Merrill Lynch Settles SEC Fraud Charges

On Jan. 25, the Securities and Exchange Commission (SEC) charged Merrill Lynch with civil securities fraud for “misusing customer order information” to place proprietary trades and for charging customers undisclosed trading fees.

Without admitting or denying the charges, Merrill has agreed to pay a $10 million fine and consent to a cease-and-desist order.

According to the SEC, the infractions occurred between 2003 and 2005 on Merrill Lynch’s proprietary equity strategy desk, which traded for the firm’s benefit and had nothing to do with executing customer orders. Merrill’s trading desk was located on its main equity trading floor in New York, where market makers received and executed customer orders.

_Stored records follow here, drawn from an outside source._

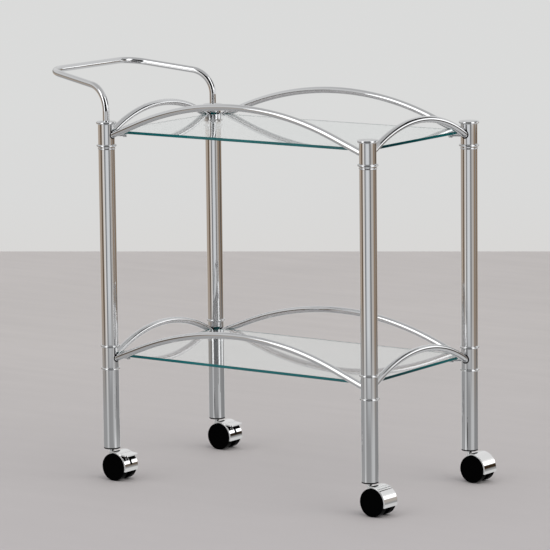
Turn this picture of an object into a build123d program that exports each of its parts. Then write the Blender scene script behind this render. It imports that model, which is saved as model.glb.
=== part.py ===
"""Two-tier glass and chrome service trolley on four hooded twin-wheel casters.

Millimetres.  X runs along the trolley with the push handle at -X, Y across it, Z up.
The origin is on the floor under the middle of the overall length and width.
"""
from build123d import *
import math
import os

# ---------------------------------------------------------------- driving dimensions
POST_SPACING_X = 560.0      # between post axes, along the trolley
POST_SPACING_Y = 326.0      # between post axes, across it
POST_R = 15.0               # outer radius of every post tube and sleeve
POST_WALL = 1.5
TIER_PITCH = 405.0          # lower shelf level to upper shelf level
LEG_BOTTOM_Z = 58.0
LOWER_RING_Z = 203.0        # bead between leg tube and lower sleeve
SLEEVE_PITCH = 41.0         # from a sleeve's lower bead to its upper bead
UPPER_RING_Z = LOWER_RING_Z + TIER_PITCH
MIDDLE_RING_Z = LOWER_RING_Z + SLEEVE_PITCH
CAP_Z = UPPER_RING_Z + SLEEVE_PITCH

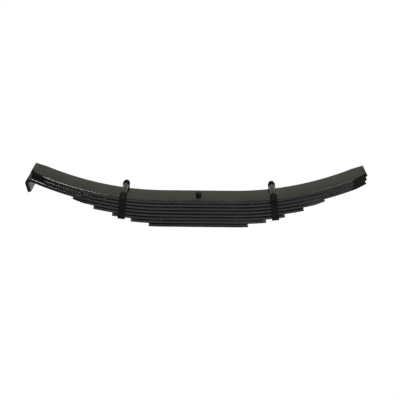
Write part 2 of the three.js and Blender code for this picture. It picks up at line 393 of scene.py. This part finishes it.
def bend_hook(piece, turn, depth):
    """Curls the left end of the third leaf down and back in, and draws out its leg."""
    radius = BOW_RADIUS + depth + HOOK_RADIUS
    bend_x = -FLAT_HALF - radius * math.sin(turn)
    bend_z = BOW_CENTRE_Z - radius * math.cos(turn)
    work_on(piece)
    pick_cap(piece, (-1, 0, 0))
    curl = math.pi / 2 + HOOK_LEAN + turn
    bpy.ops.mesh.spin(steps=HOOK_STEPS, angle=curl, center=(bend_x, 0, bend_z), axis=(0, 1, 0))
    push((math.sin(HOOK_LEAN) * HOOK_LEG, 0, -math.cos(HOOK_LEAN) * HOOK_LEG))


def make_leaf(number, paint):
    """Rolls, bends, trims and drills one leaf, counted from the top."""
    node = f"leaf_{number}"
    low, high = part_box(node)
    depth = SEAT_TOP - (low.z + THICKNESS)
    hooked = number == HOOK_LEAF
    outer_radius = BOW_RADIUS + depth + THICKNESS
    left_turn = (HOOK_START - FLAT_HALF) / BOW_RADIUS if hooked else bow_turn(low.x, outer_radius)
    right_turn = bow_turn(high.x, outer_radius)
    leaf = roll_bar(f"rolled_{node}", low.z)
    roll_up(leaf, 1, right_turn)
    roll_up(leaf, -1, left_turn)
    if hooked:
        bend_hook(leaf, left_turn, depth)
    if number <= TRIMMED_LEAVES:
        for across in (-1, 1):
            trim_corner(leaf, 1, across, right_turn, depth)
            if not hooked:
                trim_corner(leaf, -1, across, left_turn, depth)
    close_up(leaf)
    break_edges(leaf, BURR)
    cut_with(leaf, round_bar("drill", BOLT_HOLE_RADIUS, low.z - THICKNESS, SEAT_TOP + THICKNESS))
    finish_piece(leaf, paint, PACK_BODY, node)


# ---------------------------------------------------------------- fasteners

def along(axis, distance):
    """A step of that length along an axis."""
    return Vector((0, distance, 0)) if axis == "Y" else Vector((0, 0, distance))


def across(axis, ratio):
    """A scale that changes a bar's girth and not its length."""
    return (ratio, 1, ratio) if axis == "Y" else (ratio, ratio, 1)


def chamfered_hex(name, flats, start, end, axis, chamfered_ends):
    """A hexagonal blank whose corners are turned off at the ends that look the given ways."""
    corner = flats / 2 / math.cos(math.pi / HEX_SIDES)
    blank = round_bar(name, corner, start, end, axis, HEX_SIDES)
    turned = flats / 2 * CHAMFER_SHARE
    chamfer = (corner - turned) * CHAMFER_SLOPE
    inset_start = chamfer if -1 in chamfered_ends else 0
    inset_end = chamfer if 1 in chamfered_ends else 0
    cone = round_bar("cone", corner, start + inset_start, end - inset_end, axis)
    work_on(cone)
    for way in chamfered_ends:
        pick_cap(cone, along(axis, way))
        push(along(axis, way * chamfer), across(axis, turned / corner))
    close_up(cone)
    cut_with(blank, cone, "INTERSECT")
    return blank


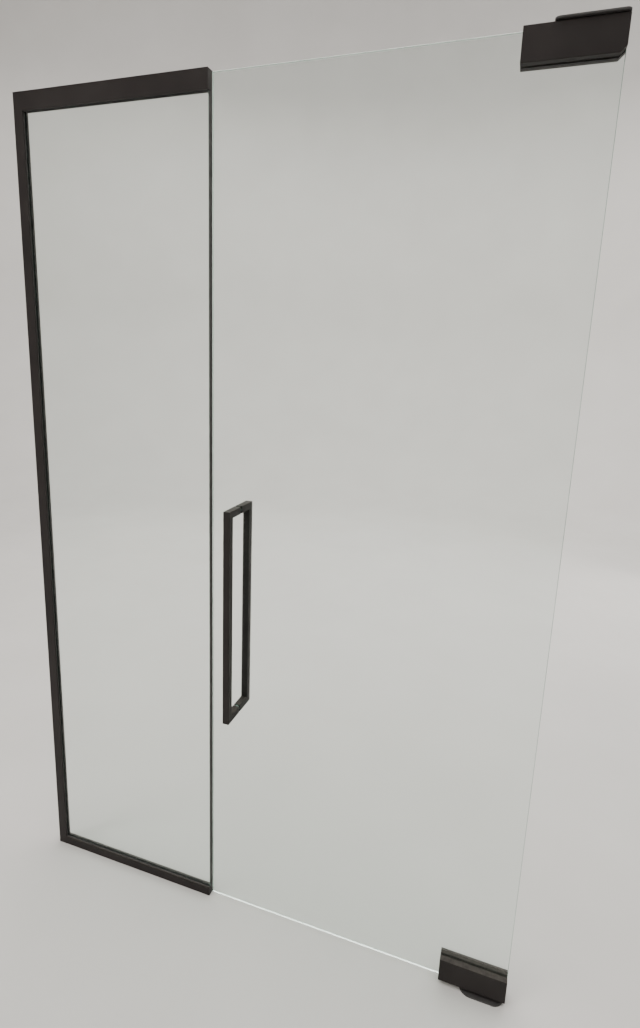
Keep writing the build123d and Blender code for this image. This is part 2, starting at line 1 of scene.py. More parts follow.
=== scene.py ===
# %% [markdown]
# # A glass entrance: fixed sidelight and pivoted leaf
#
# The shapes of this entrance come from a CAD model, so this lesson is about looks: finishes made
# of nodes, two kinds of repeated piece made with Geometry Nodes, soft light and a matched camera.
# Everything is in metres. The origin is on the floor, midway along the entrance, in the middle of
# the glass. X runs along the glass, Y goes into the room and Z is up.

# %% Load the frame
import json
import math

import bpy
from mathutils import Matrix, Vector

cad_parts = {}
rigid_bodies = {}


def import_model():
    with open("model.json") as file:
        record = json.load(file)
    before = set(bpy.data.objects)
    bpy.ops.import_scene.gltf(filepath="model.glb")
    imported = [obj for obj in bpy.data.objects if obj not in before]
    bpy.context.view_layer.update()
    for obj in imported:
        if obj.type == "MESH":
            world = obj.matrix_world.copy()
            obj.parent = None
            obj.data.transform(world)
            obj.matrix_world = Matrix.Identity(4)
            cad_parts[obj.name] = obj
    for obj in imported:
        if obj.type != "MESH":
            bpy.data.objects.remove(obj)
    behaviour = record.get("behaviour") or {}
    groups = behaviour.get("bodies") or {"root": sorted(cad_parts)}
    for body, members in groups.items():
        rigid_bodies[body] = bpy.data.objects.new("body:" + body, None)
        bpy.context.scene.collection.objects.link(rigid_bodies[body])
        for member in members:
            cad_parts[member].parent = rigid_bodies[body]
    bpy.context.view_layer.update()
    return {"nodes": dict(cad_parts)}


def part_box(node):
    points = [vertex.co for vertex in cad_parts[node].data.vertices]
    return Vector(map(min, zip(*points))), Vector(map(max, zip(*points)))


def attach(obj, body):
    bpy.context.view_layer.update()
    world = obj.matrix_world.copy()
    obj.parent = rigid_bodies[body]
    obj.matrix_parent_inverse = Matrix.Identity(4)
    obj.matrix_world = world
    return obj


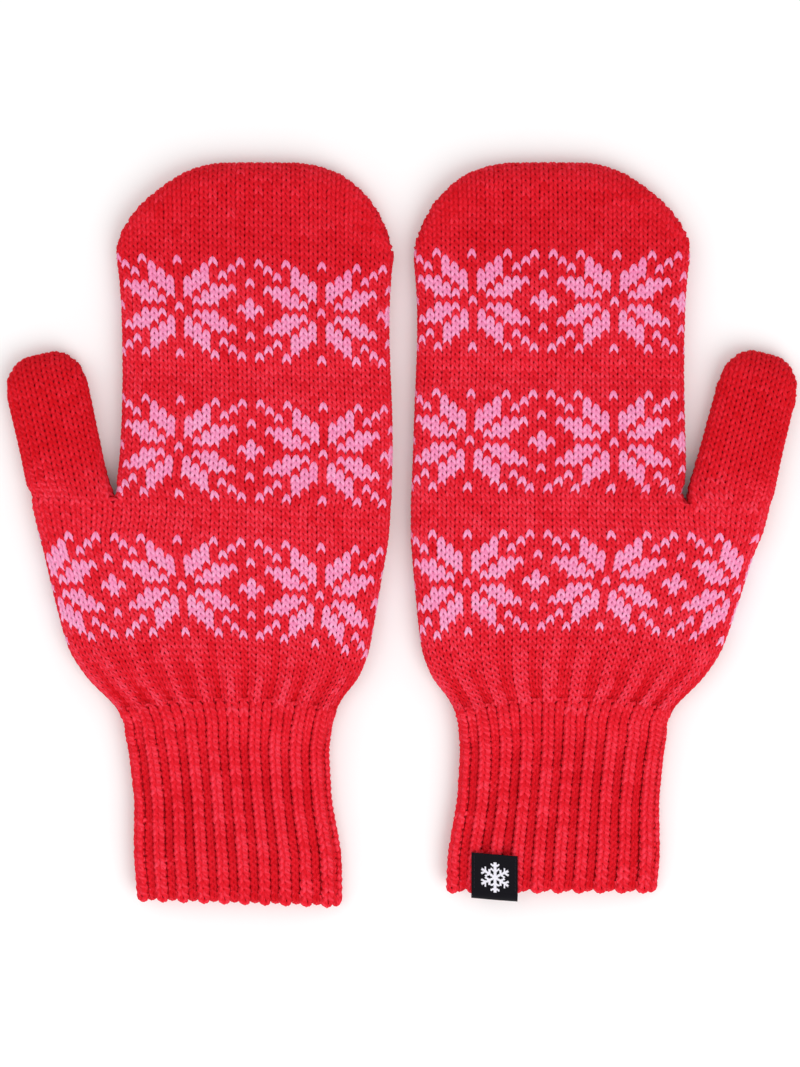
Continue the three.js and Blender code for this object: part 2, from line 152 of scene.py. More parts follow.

The SEC says Merrill’s equity strategy traders had access to institutional customer orders and used that access to place trades on Merrill’s behalf after the customer trades were made. The SEC went on to say that this misuse of information was contrary to claims by Merrill Lynch to customers that orders would be maintained on a strict need-to-know basis.

“Investors have the right to expect that their brokers won’t misuse their order information,” said Scott W. Friestad, Associate Director in the SEC’s Division of Enforcement. “The conduct here was clearly inappropriate. Merrill’s proprietary traders had improper access to information about the firm’s customer orders, and misused it to place trades on the firm’s behalf.”

The SEC’s order also found that between 2002 and 2007 Merrill had agreements with certain institutional and high net-worth customers that Merrill would only charge a commission equivalent for executing riskless principal trades. However, in some instances, Merrill also charged customers undisclosed mark-ups and mark-downs by filling customer orders at prices less favorable to the customer than the prices at which Merrill purchased or sold the securities in the market.

Bank of America acquired Merrill Lynch in 2009 in a $20 billion deal forged with the help of government bailout dollars during the height of the financial crisis in 2008.